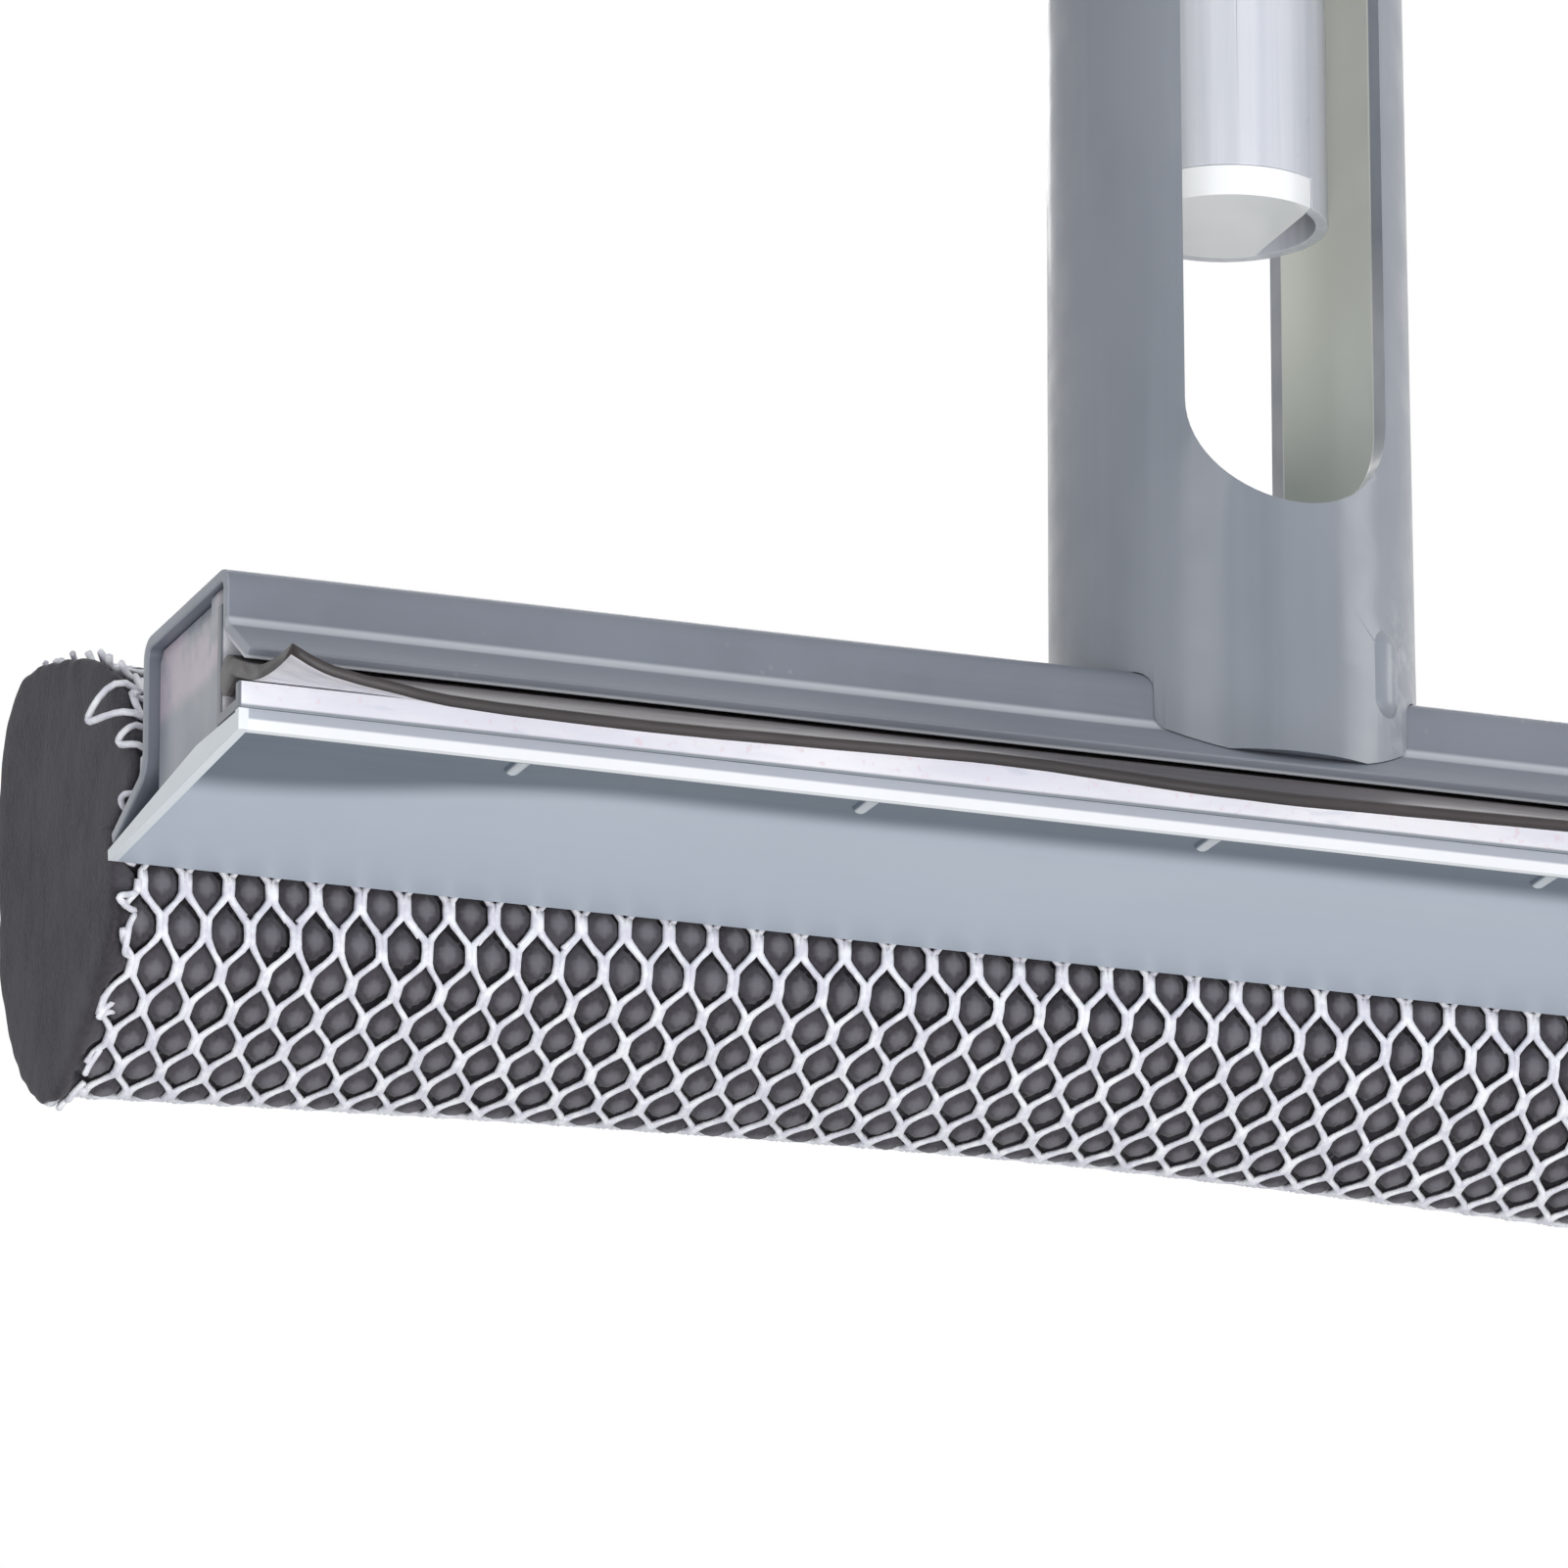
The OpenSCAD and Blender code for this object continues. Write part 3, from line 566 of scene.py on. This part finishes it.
def painted(name, base, low, high, grain, rough=0.42, coat=0.15):
    """Satin painted metal: clouded colour, fine drawn streaks along the given stretch, small specks."""
    f = Finish(name, rough=rough, coat=coat, coat_rough=0.25)
    tone = f.mix(f.ramp(f.noise(26, 4, 0.55), 0.35, 0.65), low, high)
    tone = f.tint(tone, base, f.ramp(f.noise(1.3, 3, 0.6, along=grain), 0.38, 0.62), 0.35)
    dust = f.times(f.ramp(f.cells(2.3), 0.0, 0.16, 1.0, 0.0), f.ramp(f.noise(7, 2), 0.5, 0.7))
    f.color(f.tint(tone, srgb(205, 208, 214), dust, 0.22))
    f.rough(f.ramp(f.noise(9, 4, 0.6, along=grain), 0.3, 0.7, rough - 0.07, rough + 0.1))
    f.bump(f.noise(0.6, 3, 0.6, along=grain), 0.02, 0.35, f.bump(f.noise(11, 2), 0.12, 0.25))
    return f


def shell_finish():
    """Painted metal with a painted highlight along its front crease, painted light on its lip and in the
    hollow behind it, and painted highlights on its cut ends.
    """
    f = painted("shell_paint", srgb(118, 123, 134), srgb(108, 113, 124), srgb(121, 126, 137), ALONG_HEAD)
    y, z = f.axes[1], f.axes[2]
    # Painted highlight: a bright line along the crease at the foot of the front flange
    bend_highlight = f.times(f.ramp(y, -10.9, -11.3), f.ramp(z, 10.3, 10.8), f.ramp(z, 11.3, 11.8, 1, 0))
    tone = f.tint(f.tone, srgb(200, 203, 210), bend_highlight, 0.75)
    # Painted light: the downward-facing lip, in shade, lifted towards a paler grey
    lip = f.times(f.ramp(y, -11.5, -11.9), f.ramp(z, 10.6, 10.2))
    tone = f.tint(tone, srgb(152, 156, 165), lip, 0.3)
    # Distance in mm behind the lip's front face, which leans
    behind = f.math("SUBTRACT", f.math("MULTIPLY_ADD", y, 0.574, 6.54),
                    f.math("MULTIPLY_ADD", z, 0.819, -9.17))
    # Painted light in the hollow behind the lip, pale where shade falls
    tone = f.tint(tone, srgb(214, 217, 222), f.ramp(behind, 0.7, 1.0), f.ramp(y, -6, -7))
    # Painted highlight on the two cut ends
    f.color(f.tint(tone, srgb(160, 165, 173), cut_end(f), 0.5))
    return f.material


def cut_end(f):
    """1 on the head's two cut ends."""
    return f.ramp(f.math("ABSOLUTE", f.axes[0]), HALF - 0.3, HALF - 0.15)


def tray_finish():
    """Painted like the shell, with painted shade behind the front rim and a paler painted reflection further
    back, painted highlights on the ribs, and a painted highlight on the rim and cut ends.
    """
    f = painted("tray_paint", srgb(150, 160, 172), srgb(140, 150, 162), srgb(160, 169, 180), ALONG_HEAD,
                rough=0.5, coat=0.04)
    y, x, z = f.axes[1], f.math("ABSOLUTE", f.axes[0]), f.axes[2]
    tone = f.tone
    # Painted shade behind the front rim, reaching further back towards both ends, and a paler painted
    # reflection further back
    wander = f.math("SUBTRACT", f.times(f.noise(24, 2, along=(0.4, 1, 1)), 3.0),
                    f.ramp(x, HALF - 42, HALF - 4, 0, 7.5))
    shade = f.ramp(f.math("ADD", y, wander), -6.5, -0.5)
    tone = f.mix(shade, f.mix(0.85, tone, srgb(84, 98, 112)), f.mix(0.85, tone, srgb(196, 205, 216)))
    # Painted highlight on the ribs' low faces
    rib_highlight = f.times(f.ramp(z, 0.6, 0.4), f.times(f.ramp(y, -14, -13.6), f.ramp(y, -7.5, -8)))
    tone = f.tint(tone, srgb(226, 231, 233), rib_highlight, 0.85)
    # Painted highlight along the rim's lower edge, greyer above it
    rim = f.mix(f.ramp(z, 0.9, 1.15), srgb(246, 248, 249), srgb(176, 181, 190))
    tone = f.mix(f.ramp(y, -14.35, -14.15, 1, 0), tone, rim)
    # Painted highlight on the sheet's cut ends
    f.color(f.mix(f.ramp(x, HALF - 1.0, HALF - 0.85), tone, srgb(236, 240, 243)))
    return f.material


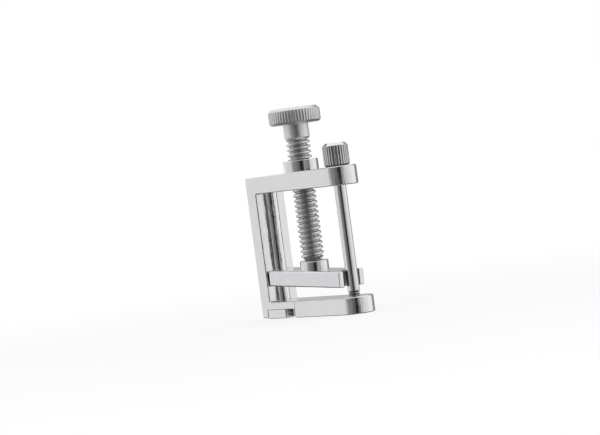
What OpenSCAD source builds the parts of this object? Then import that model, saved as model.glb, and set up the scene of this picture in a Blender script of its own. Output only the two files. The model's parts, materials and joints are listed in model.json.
════════════════════
[SHORT PROBLEM] Print the material once more, exactly.

[REPLY]
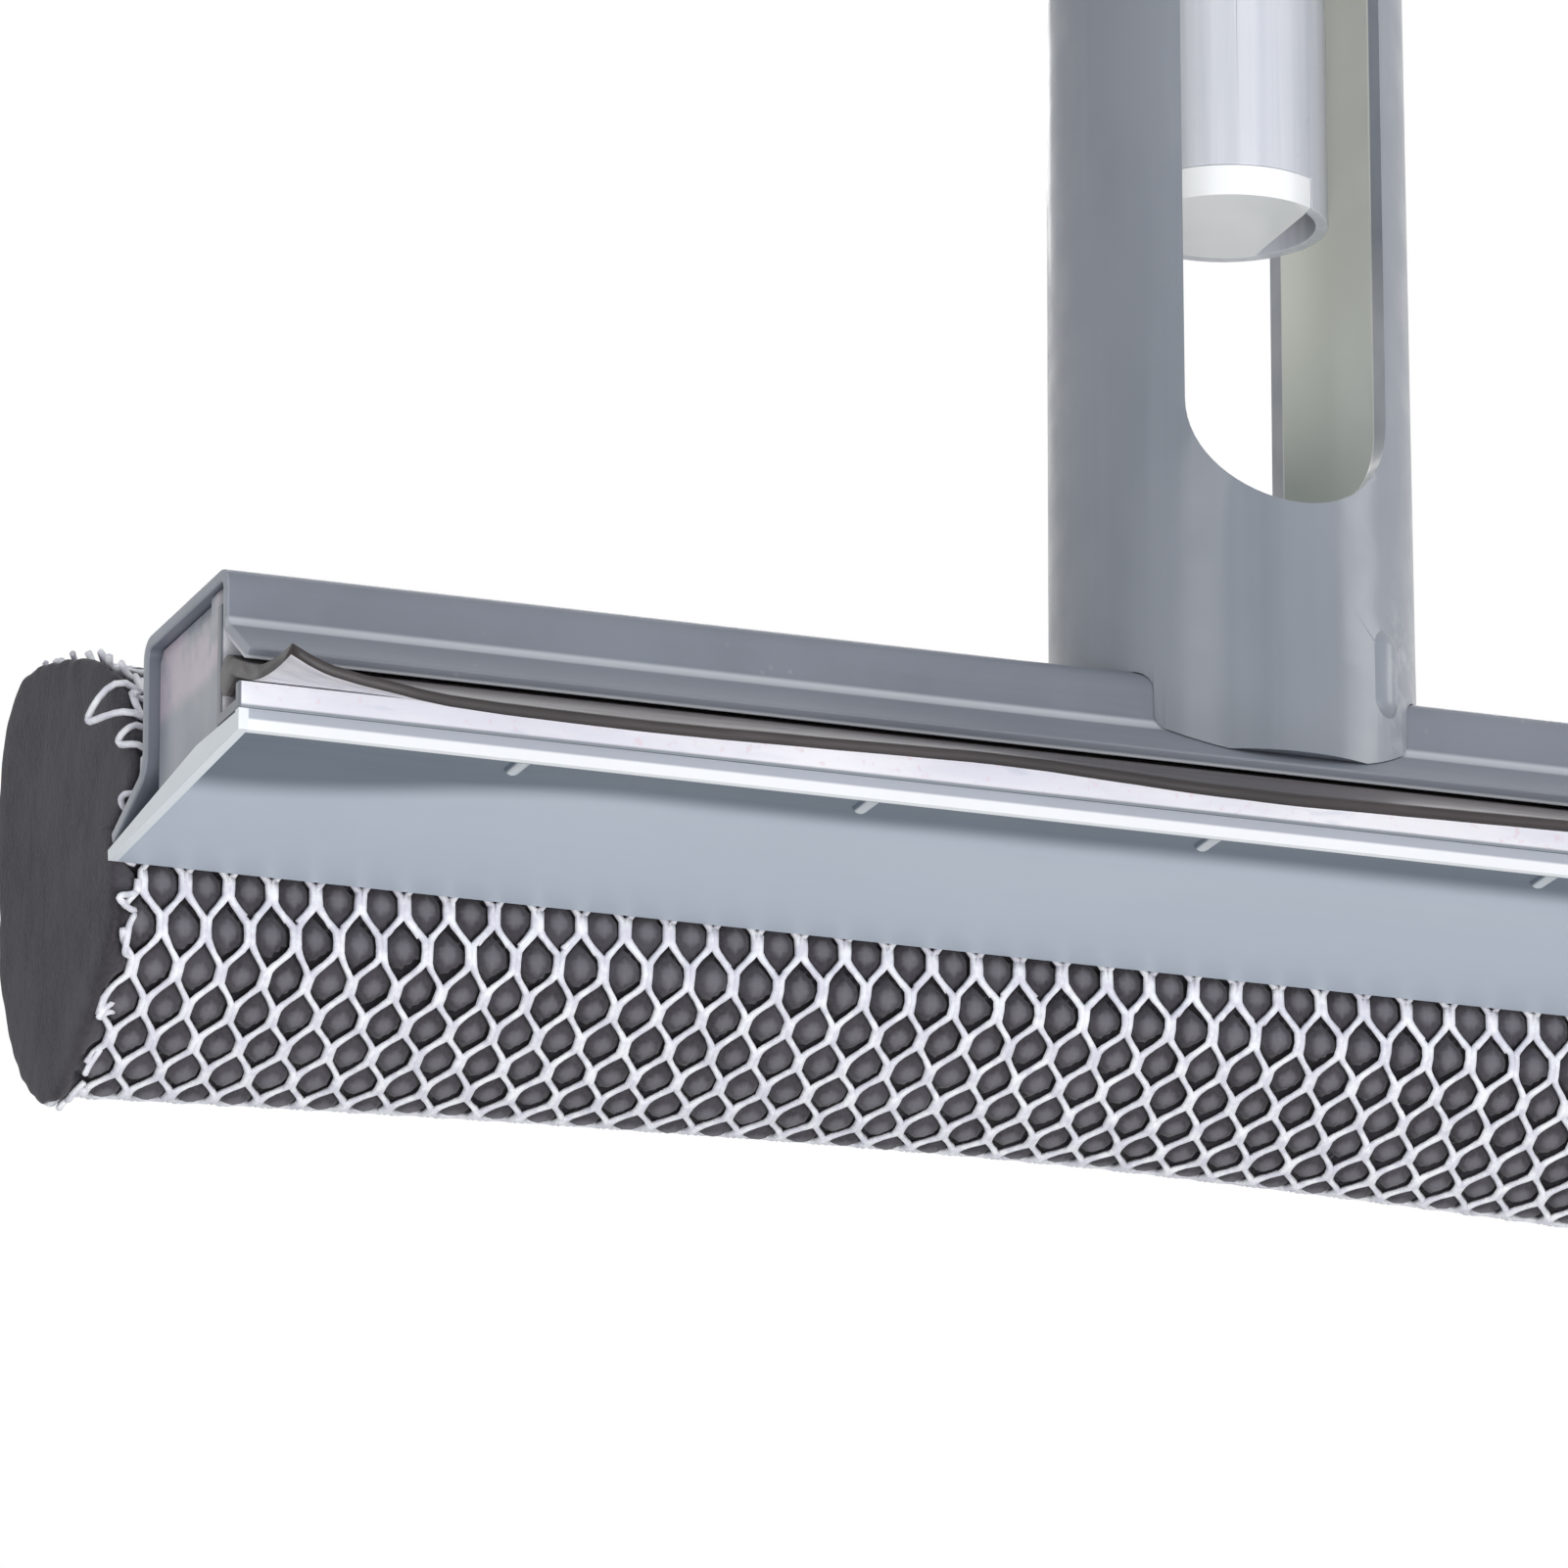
The OpenSCAD and Blender code for this object continues. Write part 3, from line 566 of scene.py on. This part finishes it.
def painted(name, base, low, high, grain, rough=0.42, coat=0.15):
    """Satin painted metal: clouded colour, fine drawn streaks along the given stretch, small specks."""
    f = Finish(name, rough=rough, coat=coat, coat_rough=0.25)
    tone = f.mix(f.ramp(f.noise(26, 4, 0.55), 0.35, 0.65), low, high)
    tone = f.tint(tone, base, f.ramp(f.noise(1.3, 3, 0.6, along=grain), 0.38, 0.62), 0.35)
    dust = f.times(f.ramp(f.cells(2.3), 0.0, 0.16, 1.0, 0.0), f.ramp(f.noise(7, 2), 0.5, 0.7))
    f.color(f.tint(tone, srgb(205, 208, 214), dust, 0.22))
    f.rough(f.ramp(f.noise(9, 4, 0.6, along=grain), 0.3, 0.7, rough - 0.07, rough + 0.1))
    f.bump(f.noise(0.6, 3, 0.6, along=grain), 0.02, 0.35, f.bump(f.noise(11, 2), 0.12, 0.25))
    return f


def shell_finish():
    """Painted metal with a painted highlight along its front crease, painted light on its lip and in the
    hollow behind it, and painted highlights on its cut ends.
    """
    f = painted("shell_paint", srgb(118, 123, 134), srgb(108, 113, 124), srgb(121, 126, 137), ALONG_HEAD)
    y, z = f.axes[1], f.axes[2]
    # Painted highlight: a bright line along the crease at the foot of the front flange
    bend_highlight = f.times(f.ramp(y, -10.9, -11.3), f.ramp(z, 10.3, 10.8), f.ramp(z, 11.3, 11.8, 1, 0))
    tone = f.tint(f.tone, srgb(200, 203, 210), bend_highlight, 0.75)
    # Painted light: the downward-facing lip, in shade, lifted towards a paler grey
    lip = f.times(f.ramp(y, -11.5, -11.9), f.ramp(z, 10.6, 10.2))
    tone = f.tint(tone, srgb(152, 156, 165), lip, 0.3)
    # Distance in mm behind the lip's front face, which leans
    behind = f.math("SUBTRACT", f.math("MULTIPLY_ADD", y, 0.574, 6.54),
                    f.math("MULTIPLY_ADD", z, 0.819, -9.17))
    # Painted light in the hollow behind the lip, pale where shade falls
    tone = f.tint(tone, srgb(214, 217, 222), f.ramp(behind, 0.7, 1.0), f.ramp(y, -6, -7))
    # Painted highlight on the two cut ends
    f.color(f.tint(tone, srgb(160, 165, 173), cut_end(f), 0.5))
    return f.material


def cut_end(f):
    """1 on the head's two cut ends."""
    return f.ramp(f.math("ABSOLUTE", f.axes[0]), HALF - 0.3, HALF - 0.15)


def tray_finish():
    """Painted like the shell, with painted shade behind the front rim and a paler painted reflection further
    back, painted highlights on the ribs, and a painted highlight on the rim and cut ends.
    """
    f = painted("tray_paint", srgb(150, 160, 172), srgb(140, 150, 162), srgb(160, 169, 180), ALONG_HEAD,
                rough=0.5, coat=0.04)
    y, x, z = f.axes[1], f.math("ABSOLUTE", f.axes[0]), f.axes[2]
    tone = f.tone
    # Painted shade behind the front rim, reaching further back towards both ends, and a paler painted
    # reflection further back
    wander = f.math("SUBTRACT", f.times(f.noise(24, 2, along=(0.4, 1, 1)), 3.0),
                    f.ramp(x, HALF - 42, HALF - 4, 0, 7.5))
    shade = f.ramp(f.math("ADD", y, wander), -6.5, -0.5)
    tone = f.mix(shade, f.mix(0.85, tone, srgb(84, 98, 112)), f.mix(0.85, tone, srgb(196, 205, 216)))
    # Painted highlight on the ribs' low faces
    rib_highlight = f.times(f.ramp(z, 0.6, 0.4), f.times(f.ramp(y, -14, -13.6), f.ramp(y, -7.5, -8)))
    tone = f.tint(tone, srgb(226, 231, 233), rib_highlight, 0.85)
    # Painted highlight along the rim's lower edge, greyer above it
    rim = f.mix(f.ramp(z, 0.9, 1.15), srgb(246, 248, 249), srgb(176, 181, 190))
    tone = f.mix(f.ramp(y, -14.35, -14.15, 1, 0), tone, rim)
    # Painted highlight on the sheet's cut ends
    f.color(f.mix(f.ramp(x, HALF - 1.0, HALF - 0.85), tone, srgb(236, 240, 243)))
    return f.material


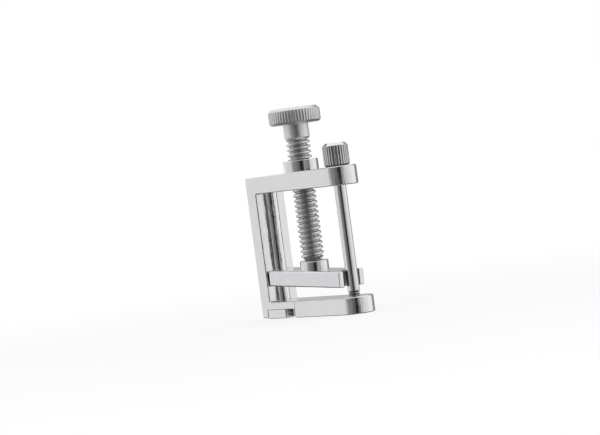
What OpenSCAD source builds the parts of this object? Then import that model, saved as model.glb, and set up the scene of this picture in a Blender script of its own. Output only the two files. The model's parts, materials and joints are listed in model.json.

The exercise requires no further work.